A changing PRS sector? The increase in property income tax rates is likely to accelerate the exit of highly leveraged or small private landlords, tightening rental supply even further; for well-capitalised investors, this creates an opportunity to consolidate the sector, acquire stock at softer pricing and benefit from stronger rental growth driven by sustained undersupply. Institutions, PRS operators and investors with efficient tax structures stand to gain the most, as they can deploy capital at scale, professionalise management, and capture the rental uplift created as smaller buy-to-let players leave the market.

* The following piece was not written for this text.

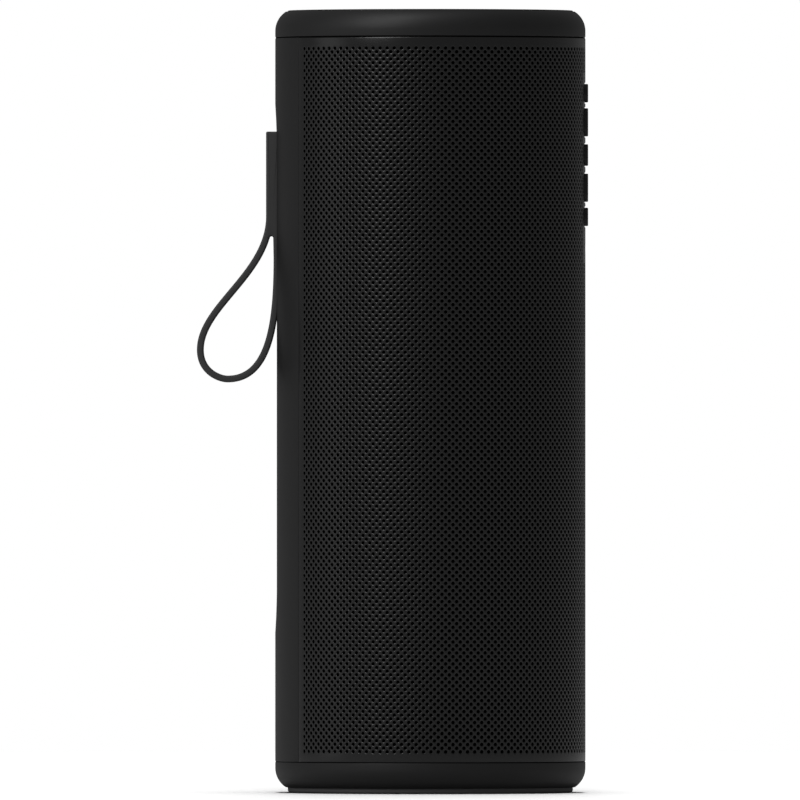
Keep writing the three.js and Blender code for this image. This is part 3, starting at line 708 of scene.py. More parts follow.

Planning reform? The government sought to address planning but, for many commentators and investors, has fallen short of the required depth and breadth of planning reform. The government’s broader “law back” provisions and incremental policy tweaks stop short of addressing the structural issues that slow down delivery: overloaded planning authorities, slow decision-making, inconsistent policy interpretation and a system still lacking the clarity and certainty investors require to unlock capital. As a result, the Budget fails to provide a step-change in planning reform, doing little to accelerate housing supply or incentivise major resi-led regeneration. The increase of the minimum living wage will put extra cost pressure onto contractors and inevitably raise construction costs, further dampening development activity.

Talent drain? Perhaps one of the larger impacts coming from the budget was the freezing of tax thresholds; effective tax rises despite manifesto promises. The impact will be felt by millions of working people over the coming years, but compounded by increase in dividend tax rates, property income tax (as mentioned above) and the so called ‘Mansion tax’; the Chancellor isn’t creating an environment that higher-income Real Estate investors would look to operate in. Will the increased tax pressures have a meaningful impact on the investment talent in the country? Perhaps.

The sentiment at many conferences over the past month has been ‘maybe next year’. This budget, whilst not shocking in its content, has done little to accelerate the deployment of capital in UK Real Estate. Interest rate cuts would be welcome, but tax hikes for individuals and businesses could offset those impacts. It will be fascinating to see how 2026 plays out, that is certain.